Ok, so let me get this straight: Your wife cheated on you with a guy that she works with. You don't hold ANY ill will towards him and completely trust her. I suppose she told you that this little fling (which is probably a whole lot more complicated than she said) ended nicely and cleanly a statement you took on face value and trusted, seeing as how you have complete trust of someone who has betrayed it in the past, odd, but not unheard of. She's having problems at work because of the obvious fallout from this cheating encounter that has now permeated the entire staff making for a hostile working environment.

You're also (by way of your thread) seemingly baffled at the fact that you had a surprise birthday party for her and no one showed up seemingly because of this same man that SHE FUCKED AROUND ON YOU WITH.

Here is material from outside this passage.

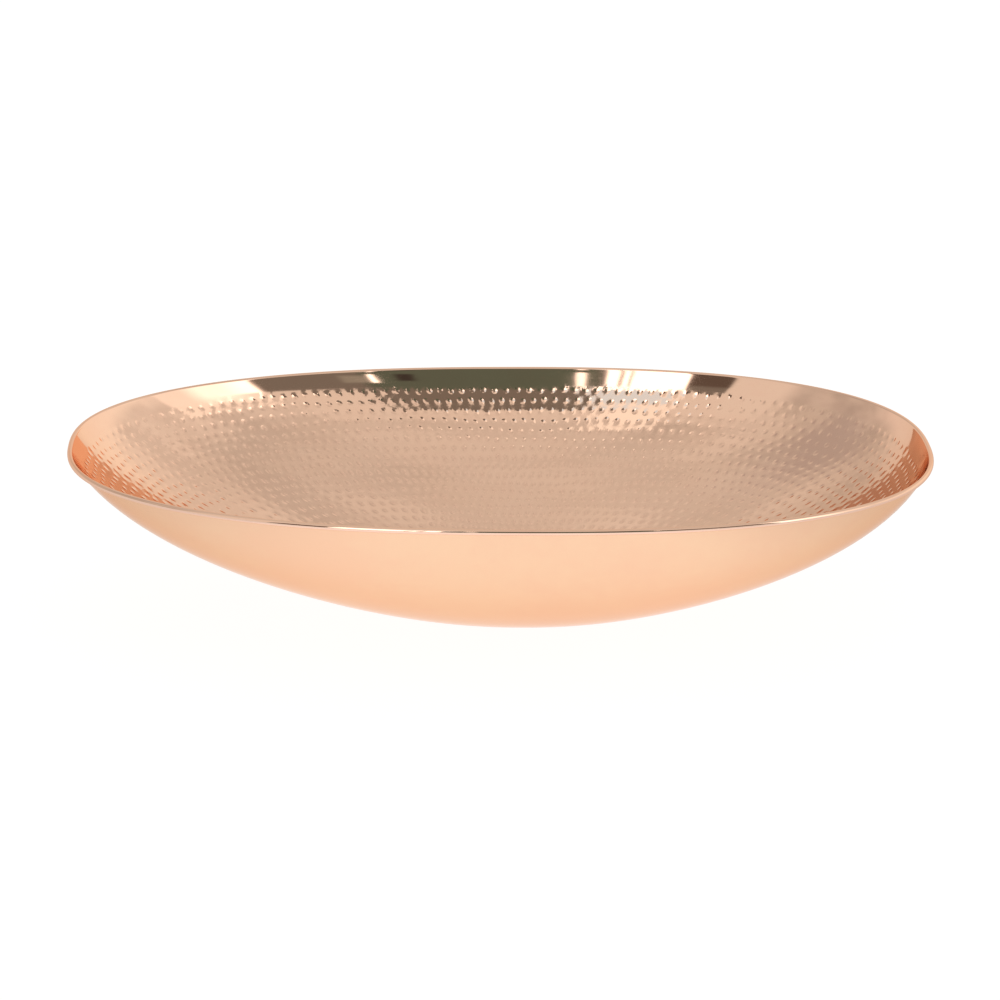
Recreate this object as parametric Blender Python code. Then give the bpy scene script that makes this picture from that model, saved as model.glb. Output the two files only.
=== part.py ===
"""Hammered copper tray: one raised copper sheet whose edge is rolled round a wire.

Metres, +Z up.  The origin is on the surface the tray stands on, under the middle of its outline,
with the long way along X.  The sheet is drawn as one thin skin, its outer face, which runs from
the flat base up the wall and on round the inside of the rolled edge, and Solidify then gives it
its thickness on the other side, so that the hammered inside and the outside of the roll are one face.
"""
import math

import bmesh
import bpy
import numpy as np

# Overall size
LENGTH = 0.560
WIDTH = 0.3645
HEIGHT = 0.113

# Sheet and wired edge
SHEET = 0.0008
WIRE_RADIUS = 0.0007
WIRE_GAP = 0.0003
ROLL_INSIDE = WIRE_RADIUS + WIRE_GAP
ROLL_OUTSIDE = ROLL_INSIDE + SHEET
ROLL_END = math.radians(-120)      # the sheet's edge stops here, short of the wall

# Outline: a superellipse, a little fuller towards +X, that turns to a plain oval at the base
RIM_SQUARENESS = 2.4
BASE_SQUARENESS = 2.1
FULLER_END = 0.044
BASE_SHIFT = 0.0113                # the base lies this far towards +X

# Wall: the curve 1 - (1 - t ** FLARE) ** STEEPNESS, t = 0 at the base, cut off at t = CUT_OFF,
# just before it would stand upright, so that the rim keeps a little draft
BASE_SHARE = 0.20                  # the flat base's share of the outline
FLARE = 1.26
STEEPNESS = 0.514
CUT_OFF = 0.97

# Fineness
AROUND = 72
WALL_STEPS = 12
ROLL_STEPS = 10
WIRE_RINGS = 2

RIM_HEIGHT = HEIGHT - ROLL_OUTSIDE                    # the middle of the roll
HALF_LENGTH = LENGTH / 2 - ROLL_INSIDE - ROLL_OUTSIDE   # the wall's outer face at the rim
HALF_WIDTH = WIDTH / 2 - ROLL_INSIDE - ROLL_OUTSIDE

COPPER = (0.93, 0.60, 0.42, 1.0)
STEEL = (0.45, 0.44, 0.43, 1.0)


def clear_scene():
    """Take away every object that the file opened with."""
    for old in list(bpy.data.objects):
        bpy.data.objects.remove(old, do_unlink=True)


def metal(name, colour, roughness):
    """A plain metal with the given colour and roughness."""
    material = bpy.data.materials.new(name)
    material.use_nodes = True
    shader = material.node_tree.nodes["Principled BSDF"]
    shader.inputs["Base Color"].default_value = colour
    shader.inputs["Metallic"].default_value = 1.0
    shader.inputs["Roughness"].default_value = roughness
    return material


def outline(share, height):
    """One level of the wall's outer face: share of the rim's size, at this height."""
    turn = np.arange(AROUND) * 2 * math.pi / AROUND
    across, along = np.sin(turn), np.cos(turn)
    power = 2 / (BASE_SQUARENESS + (RIM_SQUARENESS - BASE_SQUARENESS) * share)
    sink = 1 - height / RIM_HEIGHT
    x = HALF_LENGTH * share * np.sign(along) * np.abs(along) ** power + BASE_SHIFT * sink
    y = HALF_WIDTH * share * np.sign(across) * np.abs(across) ** power
    y = y * (1 + FULLER_END * along)
    return np.stack([x, y, np.full(AROUND, height)], axis=1)


def wall_curve(t):
    """The wall's rise at t, before it is scaled to the rim's height."""
    return 1 - (1 - t ** FLARE) ** STEEPNESS


def wall_levels():
    """Levels from the base's edge to the rim, closer together where the wall turns up."""
    levels = []
    for step in range(WALL_STEPS + 1):
        t = math.sin(math.pi / 2 * step / WALL_STEPS)
        share = BASE_SHARE + (1 - BASE_SHARE) * t
        levels.append((share, RIM_HEIGHT * wall_curve(CUT_OFF * t) / wall_curve(CUT_OFF)))
    return levels


def outward(loop):
    """The level direction square to a closed outline, pointing away from the tray."""
    run = np.roll(loop, -1, axis=0) - np.roll(loop, 1, axis=0)
    square = np.stack([run[:, 1], -run[:, 0], np.zeros(len(loop))], axis=1)
    return square / np.linalg.norm(square, axis=1)[:, None]


def wire_line():
    """The middle line of the wire and of the roll round it."""
    rim = outline(1.0, RIM_HEIGHT)
    return rim + outward(rim) * ROLL_INSIDE


def roll_levels():
    """The inside of the roll, from the top of the wall over the wire and down outside it."""
    middle = wire_line()
    side = outward(middle)
    levels = []
    for step in range(1, ROLL_STEPS + 1):
        angle = math.pi + (ROLL_END - math.pi) * step / ROLL_STEPS
        lift = np.array([0.0, 0.0, ROLL_INSIDE * math.sin(angle)])
        levels.append(middle + side * ROLL_INSIDE * math.cos(angle) + lift)
    return levels


def add_ring(mesh, points):
    """A closed ring of edges through the points."""
    corners = [mesh.verts.new(point) for point in points]
    return [mesh.edges.new((corners[i - 1], corners[i])) for i in range(len(corners))]


def copper_tray():
    """The copper sheet: base, wall and rolled edge."""
    rings = [outline(share, height) for share, height in wall_levels()]
    rings = [outline(BASE_SHARE * 0.6, 0.0)] + rings + roll_levels()
    skin = bmesh.new()
    edges = [add_ring(skin, points) for points in rings]
    for lower, upper in zip(edges, edges[1:]):
        bmesh.ops.bridge_loops(skin, edges=lower + upper)
    bmesh.ops.contextual_create(skin, geom=edges[0])
    bmesh.ops.recalc_face_normals(skin, faces=skin.faces)
    base = min(skin.faces, key=lambda face: face.calc_center_median().length)
    if base.normal.z > 0:
        bmesh.ops.reverse_faces(skin, faces=skin.faces)
    mesh = bpy.data.meshes.new("copper_tray")
    skin.to_mesh(mesh)
    skin.free()
    mesh.shade_smooth()
    mesh.set_sharp_from_angle(angle=math.radians(40))
    mesh.materials.append(metal("copper", COPPER, 0.12))
    tray = bpy.data.objects.new("hammered_bowl", mesh)
    bpy.context.scene.collection.objects.link(tray)
    wall = tray.modifiers.new("sheet", "SOLIDIFY")
    wall.thickness = SHEET
    wall.offset = -1.0
    wall.use_even_offset = False
    wall.use_rim = True
    return tray


def rim_wire():
    """The wire inside the rolled edge, a closed loop."""
    curve = bpy.data.curves.new("rim_wire", "CURVE")
    curve.dimensions = "3D"
    curve.bevel_depth = WIRE_RADIUS
    curve.bevel_resolution = WIRE_RINGS
    path = curve.splines.new("POLY")
    points = wire_line()
    path.points.add(len(points) - 1)
    for corner, point in zip(path.points, points):
        corner.co = (*point, 1.0)
    path.use_cyclic_u = True
    path.use_smooth = True
    curve.materials.append(metal("wire_steel", STEEL, 0.45))
    wire = bpy.data.objects.new("rim_wire", curve)
    bpy.context.scene.collection.objects.link(wire)
    return wire


clear_scene()
copper_tray()
rim_wire()
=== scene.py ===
# %% [markdown]
# # A hammered copper tray
#
# The real tray is one sheet of copper.  It is sunk and raised into a long oval bowl, hammered all
# over from the inside, planished and polished smooth outside, and its edge is rolled outwards round
# a wire so that it is stiff and kind to the hands.
#
# The lesson builds it the same way: first the curves that say where the metal runs, then the rows
# of hammer blows, then one closed mesh, and then the finish of the metal.

# %% Load the fixed model
import math

import bpy
import numpy as np
from mathutils import Matrix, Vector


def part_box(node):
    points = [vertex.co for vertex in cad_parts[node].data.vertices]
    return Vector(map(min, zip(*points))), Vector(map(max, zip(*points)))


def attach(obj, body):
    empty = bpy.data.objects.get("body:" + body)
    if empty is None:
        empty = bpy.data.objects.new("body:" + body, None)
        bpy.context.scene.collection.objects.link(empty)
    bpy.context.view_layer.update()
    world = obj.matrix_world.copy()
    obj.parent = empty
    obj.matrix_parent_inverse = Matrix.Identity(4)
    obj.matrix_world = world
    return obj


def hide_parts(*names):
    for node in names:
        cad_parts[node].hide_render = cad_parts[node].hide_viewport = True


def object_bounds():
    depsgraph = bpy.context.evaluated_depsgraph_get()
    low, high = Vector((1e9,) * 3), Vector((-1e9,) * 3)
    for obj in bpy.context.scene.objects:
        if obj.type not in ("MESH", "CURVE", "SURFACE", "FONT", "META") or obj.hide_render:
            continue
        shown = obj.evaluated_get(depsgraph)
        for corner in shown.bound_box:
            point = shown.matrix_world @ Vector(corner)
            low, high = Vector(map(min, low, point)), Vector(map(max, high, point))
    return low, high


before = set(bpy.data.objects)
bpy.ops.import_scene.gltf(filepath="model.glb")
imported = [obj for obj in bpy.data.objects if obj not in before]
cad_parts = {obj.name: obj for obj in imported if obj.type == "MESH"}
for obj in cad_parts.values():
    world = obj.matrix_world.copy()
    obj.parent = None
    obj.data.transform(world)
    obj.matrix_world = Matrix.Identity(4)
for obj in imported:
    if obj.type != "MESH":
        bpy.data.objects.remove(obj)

CAD_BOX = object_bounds()
print("the fixed model spans", [round(side, 4) for side in CAD_BOX[1] - CAD_BOX[0]], "m")

# %% [markdown]
# ## Sizes
#
# Nothing here is measured by hand.  The box of the whole tray and the box of its rim wire give the
# length, width and height, the wire's thickness and the height of the rolled edge.  Only the
# thickness of the sheet is a number of our own: 0.8 millimetres, usual for a copper tray this size.

# %% Take the sizes from the fixed model
SHEET = 0.0008
low, high = (np.array(corner) for corner in CAD_BOX)
wire_low, wire_high = (np.array(corner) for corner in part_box("rim_wire"))
WIRE_RADIUS = (wire_high[2] - wire_low[2]) / 2
RIM_HEIGHT = (wire_high[2] + wire_low[2]) / 2
ROLL_OUTSIDE = high[2] - RIM_HEIGHT
ROLL_INSIDE = ROLL_OUTSIDE - SHEET
OVERHANG = ROLL_INSIDE + ROLL_OUTSIDE
print(f"wire {2e3 * WIRE_RADIUS:.1f} mm thick, rolled edge {2e3 * ROLL_OUTSIDE:.1f} mm thick")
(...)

First: I suggest you get your head examined. I know few people who aren't completely desperate or just carrying too many issues that would so easily forgive something like this. The relationship is dead man, dead. Walk away and try to salvage that miniscule shred of dignity you have left.


Speculation on why work is fucked up for her now and why she'd think that you wouldn't want her to work there anymore (as if this even needs to be stated):

1. SHE CHEATED ON YOU WITH ONE OF HER COWORKERS!

2. The coworker in question was of a higher rank than her and/or just has better charisma, therefore more friends in the company which can easily lead to an 'everyone align against so and so' mentality

3. This fling got messy and spilled out into the workplace (this is most probable)

4. She's still hounding him and everyone at work knows it (refer to number 3).

5. If he was indeed in a position of power, she used the fling to get herself artificially higher up in the company. No one likes the girl in the office that fucks for status, makes everyone else working hard for a living kind of pointless, no? Breeds huge resentment.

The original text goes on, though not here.